13 Nisan 2016 Çarşamba


Geçen haftaydı galiba aşağıdaki yazıya başlamıştım. Sonra öylece kaldı. Şimdi devam etmeyeceğim. Bu halini paylaşayım dedim. Tam da dün Kayseri'de lise öğrencisi 17 yaşındaki Cansel Buse K'ye cinsel istismarda bulunarak intiharına neden olan öğretmen hakettiği cezayı almamışken... Sahi Cansel intihar mı etti?

BİR İNTİHAR DAHA VAR…
İntihar haberleri, intihar eden bombacı olduğunda sansasyonel oluyor. Garibanların hergün hergün artık gündelik hayatını bile sürdüremeyerek hayatına son vermesi çok da ilgi çekici değil.

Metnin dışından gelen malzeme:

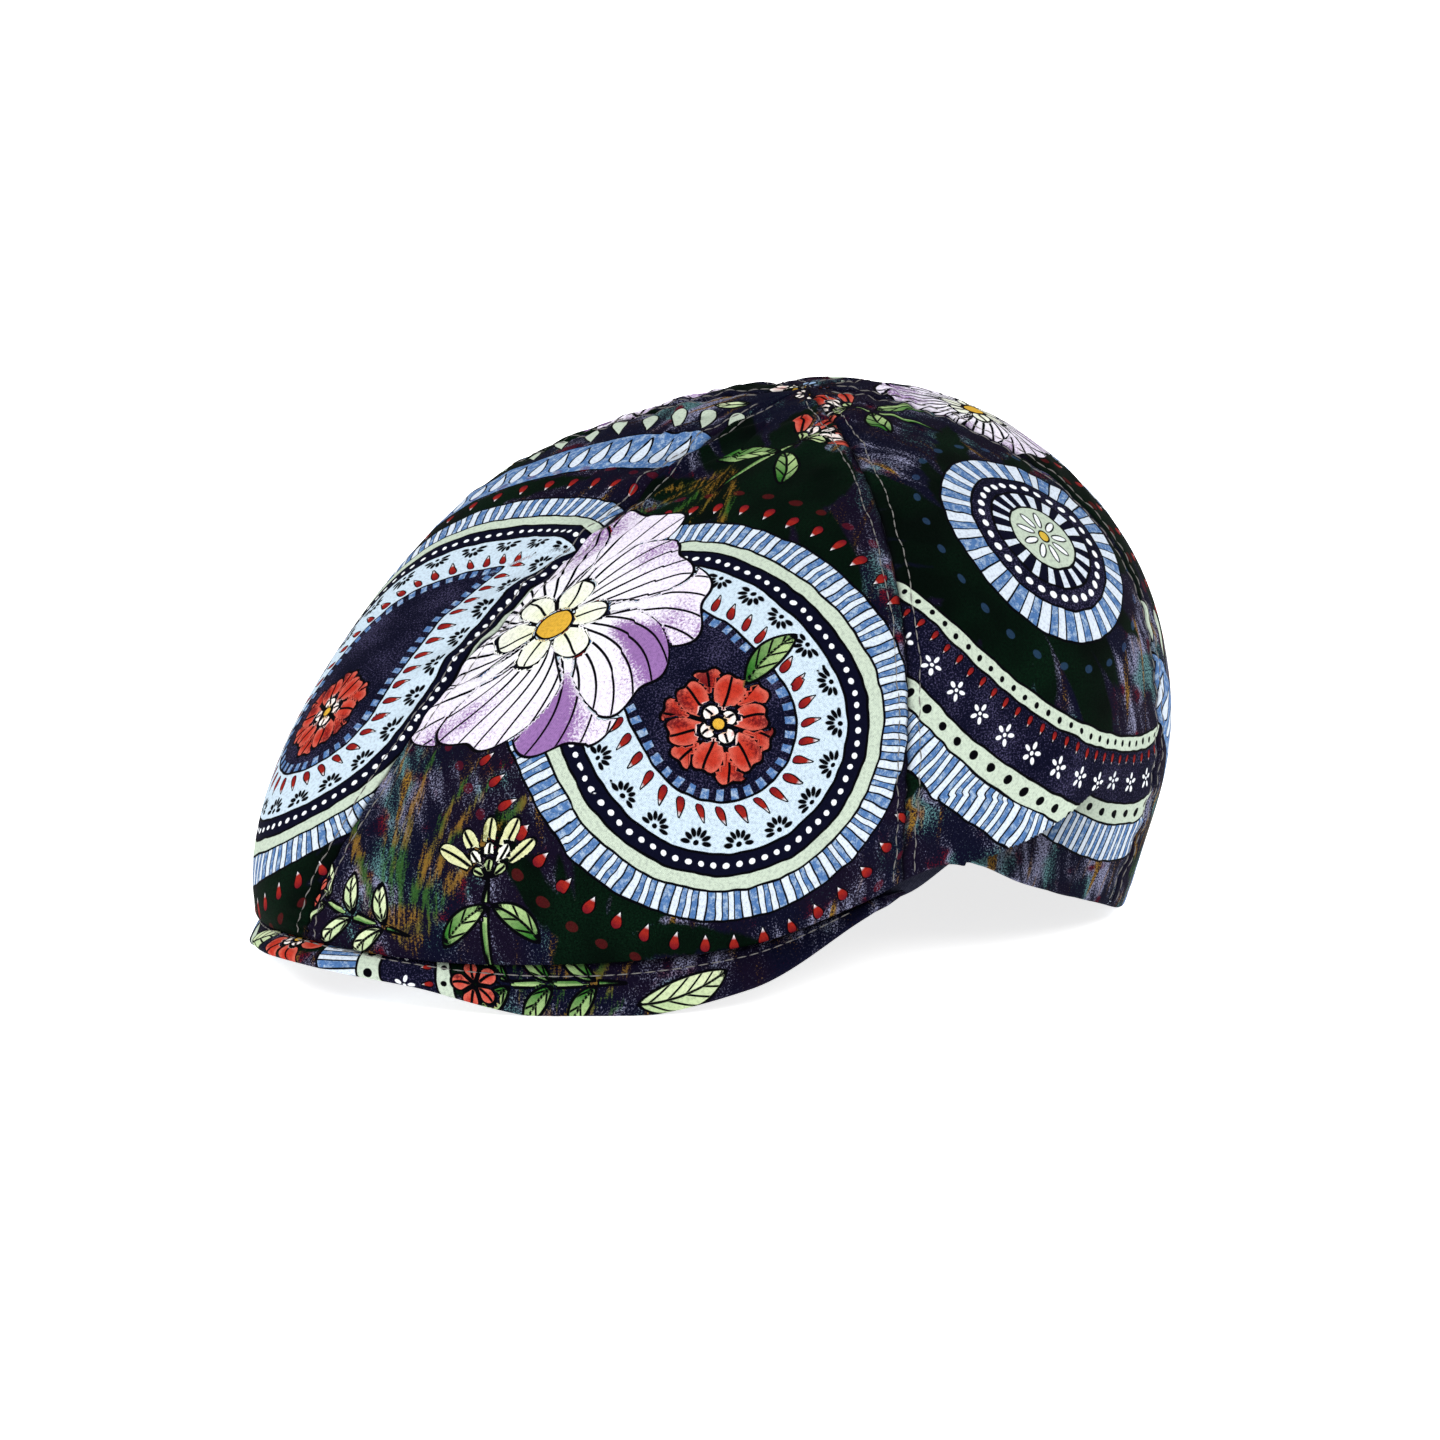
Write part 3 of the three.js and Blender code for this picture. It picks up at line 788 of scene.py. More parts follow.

Daha çok birilerini mesela tüm ailesini öldürdükten sonra belki de yaptıklarının bedelini ödememek için ölüme gidenleri, bedenine bombayı bağlayıp başkalarını da öldürenleri konuşuyoruz. Bu ülkede intihar varoluşçu edebiyatın, sinemanın ya da salt psikolojinin, psikiyatrinin konusu olamayacak denli politik ve toplumsal bir konu genellikle…
Sevdiğinden hamile kaldığı ardından yüzüstü bırakıldığı ailesi öğrense onu zaten öldüreceği için intihar eden kadınlar, evlere kapatıldığı için umutsuzluğa düşen etrafına koca koca ahlak duvarları örülen, görünmez baskı zincirlerine bağlanan kadınlar kıydığında canına bazen istatistiklere dahi yansımıyorlar. Başaramayan, yaşayamayan oluyorlar birilerinin gözünde…
Okuduğum iki haber toplumdaki çürümeyi gözler önüne seren intiharlar olarak yüreğimi deldi geçti. İşte o delikten akan kanı, gözyaşını, öfkeyi, acıyı yazmak istiyorum. Yazıp paylaşmak istiyorum, yazıp bir kısmını tek başına taşımaktan kurtulmak istiyorum. Bu acıyı sizlerin yürekleriyle bölüşmek istiyorum.
Önce bir sokakta yürürken logar kapağını açıp kanalizasyona atlayarak intihar eden adamdan biraz bahsedelim. Onun üzerine düşünelim istiyorum. İstanbul’da yaşayan bir Suriyeli adam, yolda yürürken ansızın logar kapağını açıp kanalizasyona atlayarak intihar ediyor. Neler neler söylüyor bu intihar? İstanbul’da denize de atlayabilir ama o pisliğin içine atlıyor. Peki asıl pislik nerede? Sömürüyü ve baskıyı artırmaya yönelik kararların alındığı çiçeklerle bezeli gül kokulu odalar mı temiz mesela? Böyle bir ölüm seçmek bizlere neler demektir aynı zamanda? Biraz burada bu düşüncede duyguda kalmakta fayda var. Biraz onun derdiyle boğulmak sonra nefes alabilmek için şart…
Bir diğer intihar ise, 8 Mart günü İstanbul’da boğazda gerçekleşti. 8 Mart günü 4 çocuk babası adam boğaz köprüsünden atlamaya niyetlenmişti. Zar zor ikna edildi geri dönme ihtimali kuvvetlenmişken trafikte bekleyen iki kişi “atlayacaksan atla işimiz gücümüz var” dedi adam atladı ve öldü.
Buyrunuz kokan, çürüyen toplumsal hayatımızdan iki örnek… Ne dersiniz? Ve bu ülkede intiharlar aslında cinayet midir?